In previous work we studied the benefit of using abstract
interpretation for developing **certified static analyses**
[49] , [74] . The development of
certified static analysers is an ongoing activity that will be part of
the Celtique project. We use the Coq proof assistant which allows for
extracting the computational content of a constructive proof. A Caml
implementation can hence be extracted from a proof of existence, for
any program, of a correct approximation of the concrete program
semantics. We have isolated a theoretical framework based on abstract
interpretation allowing for the formal development of a broad range of
static analyses. Several case studies for the analysis of Java byte
code have been presented, notably a memory usage analysis
[50] . This work has recently found
application in the context of Proof Carrying Code
and have also been successfully applied to
particular form of static analysis based on term rewriting and tree
automata [3] .

#### Static analysis of Java

Precise context-sensitive control-flow analysis is a fundamental
prerequisite for precisely analysing Java programs.
Bacon and Sweeney's Rapid Type Analysis (RTA) [42] is a
scalable algorithm for constructing an initial call-graph of the
program. Tip and Palsberg [80] have proposed a variety of
more precise but scalable call graph construction algorithms
*e.g.,* MTA, FTA, XTA which accuracy is between RTA and 0'CFA.
All those analyses are not context-sensitive. As early as 1991,
Palsberg and Schwartzbach [72] , [73] proposed a theoretical
parametric framework for typing object-oriented programs in a
context-sensitive way. In their setting, context-sensitivity is
obtained by explicit code duplication and typing amounts to analysing
the expanded code in a context-insensitive manner. The framework
accommodates for both call-contexts and allocation-contexts.
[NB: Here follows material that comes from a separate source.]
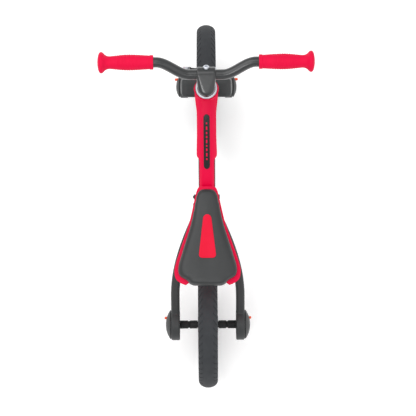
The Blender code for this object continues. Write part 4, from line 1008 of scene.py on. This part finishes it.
def swell(piece):
    """Swells the pad as cloth under pressure, and caps how far each point may move."""
    modified(piece, "REMESH", mode="VOXEL", voxel_size=4 * MM)
    before = [v.co.copy() for v in piece.data.vertices]
    cloth = piece.modifiers.new("Cloth", "CLOTH")
    cloth.settings.quality = 5
    cloth.settings.use_pressure = True
    cloth.settings.uniform_pressure_force = 4
    cloth.settings.effector_weights.gravity = 0
    scene = bpy.context.scene
    for step in range(1, 21):
        scene.frame_set(step)
    pick(piece)
    bpy.ops.object.modifier_apply(modifier=cloth.name)
    scene.frame_set(1)
    cap_move = 2.2 * MM
    for vertex, start in zip(piece.data.vertices, before):
        move = vertex.co - start
        if move.length > cap_move:
            move = move.normalized() * cap_move
        if start.z < (PAD_Z + 2) * MM:
            move.z = 0
        vertex.co = start + move
    modified(piece, "SMOOTH", factor=0.5, iterations=3)


def inlay_half(front_gap, rear_gap, length):
    """The inlay's half width at a place, from its gaps to the front and the rear end."""
    full = mix(8.2, 19.6, front_gap / length)
    nose, corner = 8.0, 8.5
    if front_gap < nose:
        full = full * math.sqrt(1 - (1 - front_gap / nose) ** 2)
    if rear_gap < corner:
        full = full - corner * (1 - math.sqrt(1 - (1 - rear_gap / corner) ** 2))
    return max(full, 1.2)


def seat_inlay(pad):
    """The red rubber inlay, laid on the pad's top: a long taper with round ends."""
    front, length, steps = -63.5, 97, 44
    loops = []
    for i in range(steps + 1):
        along = length * (0.5 - 0.5 * math.cos(math.pi * i / steps))
        half = inlay_half(along, length - along, length)
        edge = [(half, 0.2), (half, 1.2), (half - 0.35, 1.65)]
        top = [(half * share, 1.8) for share in (0.75, 0.5, 0.25, 0)]
        foot = [(half * share, 0.2) for share in (0, 0.5)]
        right = [*foot, *edge, *top]
        left = [(-x, z) for x, z in reversed(right) if x]
        loops.append([Vector((x, front - along, z)) for x, z in right + left])
    made = stacked("seat_inlay", loops)
    for vertex in made.data.vertices:
        found, spot, _, _ = pad.ray_cast((vertex.co.x, vertex.co.y, 1), (0, 0, -1))
        if found:
            vertex.co.z += spot.z
    pick(made)
    bpy.ops.object.shade_smooth_by_angle(angle=math.radians(50))
    place_piece(made, "seat", "inlay_rubber", "seat_inlay")


# The stage, light and camera

# Each light's name, place and size in metres, and power in watts
LIGHTS = (
    ("key", (-1.0, 0.8, 2.8), 2.4, 28),
    ("fill", (1.6, -0.6, 2.4), 2.6, 12),
    ("streak", (-0.35, -0.9, 2.4), 0.4, 6),
)


def stage():
    """A plain pale floor, an even white surround, two large soft lights and a small one for highlights."""
    clear()
    bpy.ops.mesh.primitive_plane_add(size=12, location=(0, 0, 0))
    floor = bpy.context.object
    floor.name = "floor"
    glow = {"Emission_Color": linear("ffffff"), "Emission_Strength": 0.22}
    look, tree, shader, place = finish_of("pale_paper", "f6f6f6", 0.9, **glow)
    tinted(tree, shader, noise(tree, place, 300.0), "f4f4f4", "f8f8f8")
    floor.data.materials.append(look)
    world = bpy.data.worlds.new("surround")
    world.use_nodes = True
    world.node_tree.nodes["Background"].inputs["Color"].default_value = (1, 1, 1, 1)
    world.node_tree.nodes["Background"].inputs["Strength"].default_value = 0.86
    bpy.context.scene.world = world
    for name, place, size, power in LIGHTS:
        light = bpy.data.lights.new(name, "AREA")
        light.size = size
        light.energy = power
        lamp = bpy.data.objects.new(name, light)
        bpy.context.scene.collection.objects.link(lamp)
        lamp.location = place
        lamp.rotation_euler = (Vector((0, 0, 0.2)) - Vector(place)).to_track_quat("-Z", "Y").to_euler()


def camera():
    """Looks down from behind at 80 degrees, a little turned about its own axis."""
    elevation, distance = math.radians(80), 3.85
    aim = Vector((0.0019, -0.0090, 0.1428))
    back = Vector((0, -math.cos(elevation), math.sin(elevation)))
    data = bpy.data.cameras.new("camera")
    data.lens = 142.8
    data.sensor_width = 36
    made = bpy.data.objects.new("camera", data)
    bpy.context.scene.collection.objects.link(made)
    made.location = aim + back * distance
    roll = Matrix.Rotation(math.radians(-0.4), 3, "Z")
    made.rotation_euler = ((-back).to_track_quat("-Z", "Y").to_matrix() @ roll).to_euler()
    bpy.context.scene.camera = made


# The small pieces that keep the model's own shape, by finish
CAD_FINISH = {
    "black_plastic": ("seat_clamp", "upper_bush", "lower_bush", "clamp_collar", "clamp_washer"),
    "black_paint": ("yoke_bolt_upper", "yoke_bolt_lower", "yoke_nut_upper", "yoke_nut_lower"),
    "zinc_steel": (
        "seat_clamp_bolt", "rear_axle",
        "front_axle", "rear_axle_nut_left", "rear_axle_nut_right",
        "front_axle_nut_left", "front_axle_nut_right",
        "steerer_tube", "clamp_barrel", "bar_post", "seat_post",
    ),
    "bearing_steel": ("front_bearing_left", "front_bearing_right", "rear_bearing_left", "rear_bearing_right"),
    "satin_silver": ("clamp_bolt", "clamp_lever", "stem_bolt"),
}


def cad_finishes():
    """Gives the model's own small pieces their finishes."""
    for slot, names in CAD_FINISH.items():
        for name in names:
            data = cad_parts[name].data
            data.materials.clear()
            data.materials.append(LOOKS[slot])


def build():
    stage()
    camera()
    cad_finishes()
    for end, y, body, inner_half, outer, rise, radius in (
        ("front", FRONT_Y, "fork", 43, 61.8, 9.5, 24), ("rear", REAR_Y, "frame", 64.6, 84.5, 12.5, 33)
    ):
        tyre(f"{end}_tyre", y, f"{end}_wheel")
        rim(f"{end}_rim", y, f"{end}_wheel")
        for side, sign in SIDES.items():
            sleeve(f"{end}_spacer_{side}", sign, y, inner_half, body)
            cap(f"{end}_cap_{side}", sign, y, outer, rise, radius, body)
            peg(f"{end}_peg_{side}", sign, body)
    crown_and_blades()
    bar()
    for side, sign in SIDES.items():
        grip(f"grip_{side}", sign)
    stem()
    headset_ring()
    main_frame()
    top_shell()
    badge()
    rear_yoke()
    seat_base()
    seat_inlay(seat_pad())


build()
bpy.context.scene.view_settings.view_transform = "Standard"
clear()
To assess the respective merits of different instantiations, scalable
implementations are needed. For Cecil and Java programs, Grove
*et al.,* [60] , [59] have explored the algorithmic design
space of contexts for benchmarks of significant size.
Latter on, Milanova *et. al.,* [66] have
evaluated, for Java programs, a notion of context called
*object-sensitivity* which abstracts the call-context by the
abstraction of the `this` pointer. More recently, Lhotak and
Hendren [64] have extended the empiric
evaluation of object-sensitivity using a BDD implementation allowing
to cope with benchmarks otherwise out-of-scope.
Besson and Jensen [46] proposed to use datalog
in order to specify context-sensitive analyses. Whaley and
Lam [81] have implemented a context-sensitive
analysis using a BDD-based datalog implementation.

Control-flow analyses are a prerequisite for other analyses. For instance, the security analyses of Livshits and Lam [65] and the race analysis of Naik, Aiken [67] and Whaley [68] both heavily rely on the precision of a control-flow analysis.
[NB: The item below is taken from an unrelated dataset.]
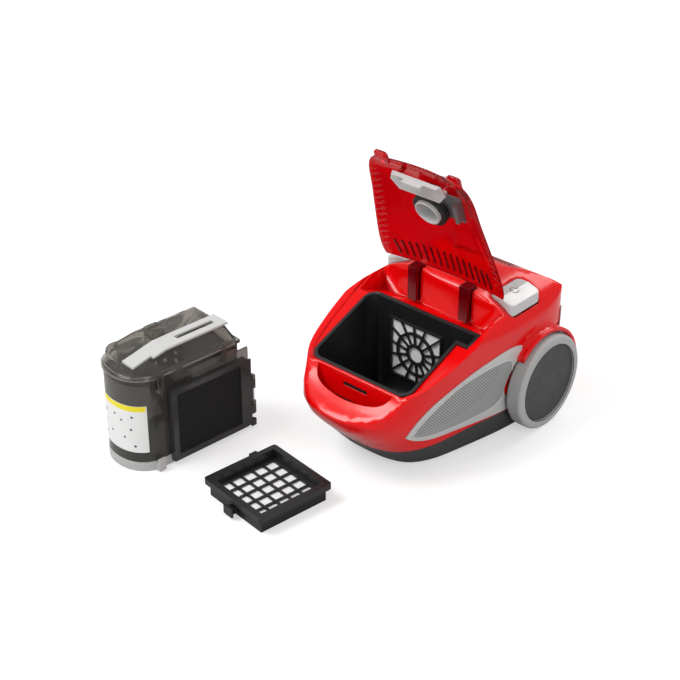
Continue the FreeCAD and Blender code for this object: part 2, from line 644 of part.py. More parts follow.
# ---------------------------------------------------------------- inside the hood
def motor():
    """Can, stator, and the rotor with its shaft and impeller, along Y."""
    def at(y):
        return V(MOTOR_X, y, MOTOR_Z)

    can = cyl(MOTOR_R, at(MOTOR_Y0), at(MOTOR_Y1)).cut(
        cyl(MOTOR_R - 2, at(MOTOR_Y0 + 2.5), at(MOTOR_Y1 - 2.5)))
    can = can.cut(cyl(17, at(MOTOR_Y0 - 1), at(MOTOR_Y0 + 4)))
    vents = []
    for k in range(8):
        vent = box(MOTOR_X - 4, MOTOR_X + 4, MOTOR_Y1 - 4, MOTOR_Y1 + 1, MOTOR_Z + 18, MOTOR_Z + 36)
        vent.rotate(at(0), Y_AXIS, 45 * k)
        vents.append(vent)
    can = can.cut(Part.makeCompound(vents))
    rear_hub = tube(9, 4 + RUNNING_GAP, at(MOTOR_Y1 - 14), at(MOTOR_Y1 - 2.5))
    can = can.fuse(rear_hub).removeSplitter()
    stator = tube(MOTOR_R - 2, 24, at(MOTOR_Y0 + 38), at(MOTOR_Y1 - 18))
    rotor = cyl(22, at(MOTOR_Y0 + 38), at(MOTOR_Y1 - 18))
    shaft = cyl(4, at(MOTOR_Y0 + 12), at(MOTOR_Y1 - 4))
    rotor = rotor.fuse(shaft).removeSplitter()
    disc = cyl(38, at(MOTOR_Y0 + 24), at(MOTOR_Y0 + 27))
    boss = cyl(8, at(MOTOR_Y0 + 12), at(MOTOR_Y0 + 27))
    blades = []
    for k in range(9):
        blade = box(MOTOR_X + 9, MOTOR_X + 37, MOTOR_Y0 + 14, MOTOR_Y0 + 25, MOTOR_Z - 0.8,
                    MOTOR_Z + 0.8)
        blade.rotate(V(MOTOR_X + 9, 0, MOTOR_Z), Y_AXIS, 28)
        blade.rotate(at(0), Y_AXIS, 40 * k)
        blades.append(blade)
    impeller = fuse([disc, boss] + blades).cut(cyl(4, at(0), at(200)))
    mounts = [tube(MOTOR_R + 5, MOTOR_R, at(y), at(y + 9))
              for y in (MOTOR_Y0 + 6, MOTOR_Y1 - 16)]
    return can, stator, rotor, impeller, Part.makeCompound(mounts)


def motor_cradle():
    """Two saddles standing on the base pan, under the rubber mounts."""
    saddles = []
    for y in (MOTOR_Y0 + 6, MOTOR_Y1 - 16):
        saddle = box(MOTOR_X - 40, MOTOR_X + 40, y, y + 9, 8 + WALL, MOTOR_Z - 18)
        saddles.append(saddle.cut(cyl(MOTOR_R + 5, V(MOTOR_X, 0, MOTOR_Z), V(MOTOR_X, 200, MOTOR_Z))))
    return Part.makeCompound(saddles)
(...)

Control-flow analysis allows to statically prove the absence of certain run-time errors such as "message not understood" or cast exceptions. Yet it does not tackle the problem of "null pointers". Fahnrich and Leino [55] propose a type-system for checking that after object creation fields are non-null. Hubert, Jensen and Pichardie have formalised the type-system and derived a type-inference algorithm computing the most precise typing [63] . The proposed technique has been implemented in a tool called NIT [62] . Null pointer detection is also done by bug-detection tools such as FindBugs [62] . The main difference is that the approach of findbugs is neither sound nor complete but effective in practice.

#### Quantitative aspects of static analysis

Static analyses yield qualitative results, in the sense that they compute a safe over-approximation of the concrete semantics of a program, w.r.t. an order provided by the abstract domain structure. Quantitative aspects of static analysis are two-sided: on one hand, one may want to express and verify (compute) quantitative properties of programs that are not captured by usual semantics, such as time, memory, or energy consumption; on the other hand, there is a deep interest in quantifying the precision of an analysis, in order to tune the balance between complexity of the analysis and accuracy of its result.

The term of quantitative analysis is often related to probabilistic models for abstract computation devices such as timed automata or process algebras. In the field of programming languages which is more specifically addressed by the Celtique project, several approaches have been proposed for quantifying resource usage: a non-exhaustive list includes memory usage analysis based on specific type systems [61] , [41] , linear logic approaches to implicit computational complexity [43] , cost model for Java byte code [37] based on size relation inference, and WCET computation by abstract interpretation based loop bound interval analysis techniques [52] .

We have proposed an original approach for designing static analyses computing program costs: inspired from a probabilistic approach [75] , a quantitative operational semantics for expressing the cost of execution of a program has been defined. Semantics is seen as a linear operator over a dioid structure similar to a vector space. The notion of long-run cost is particularly interesting in the context of embedded software, since it provides an approximation of the asymptotic behaviour of a program in terms of computation cost. As for classical static analysis, an abstraction mechanism allows to effectively compute an over-approximation of the semntics, both in terms of costs and of accessible states [48] . An example of cache miss analysis has been developed within this framework [79] .

#### Semantic analysis for test case generation

The semantic analysis of programs can be combined with efficient
constraint solving techniques in order to extract specific
information about the program, *e.g.*, concerning the
accessibility of program points and feasibility of execution paths [76] , [54] . As
such, it has an important use in the automatic generation of test
data. Automatic test data generation received considerable attention these last years
with the development of efficient and dedicated constraint solving
procedures and compositional techniques [58] .

We have made major contributions to the development of **constraint-based testing**, which is a two-stage process
consisting of first generating a constraint-based
model of the program's data flow and then, from the selection of a testing objective such as a statement to reach
or a property to invalidate, to extract
a constraint system to be solved.
Using efficient constraint solving
techniques allows to generate test data that satisfy the testing
objective, although this generation might not always terminate.
In a certain way, these constraint techniques can be seen as efficient decision procedures
and so, they are competitive with the best software model
checkers that are employed to generate test data.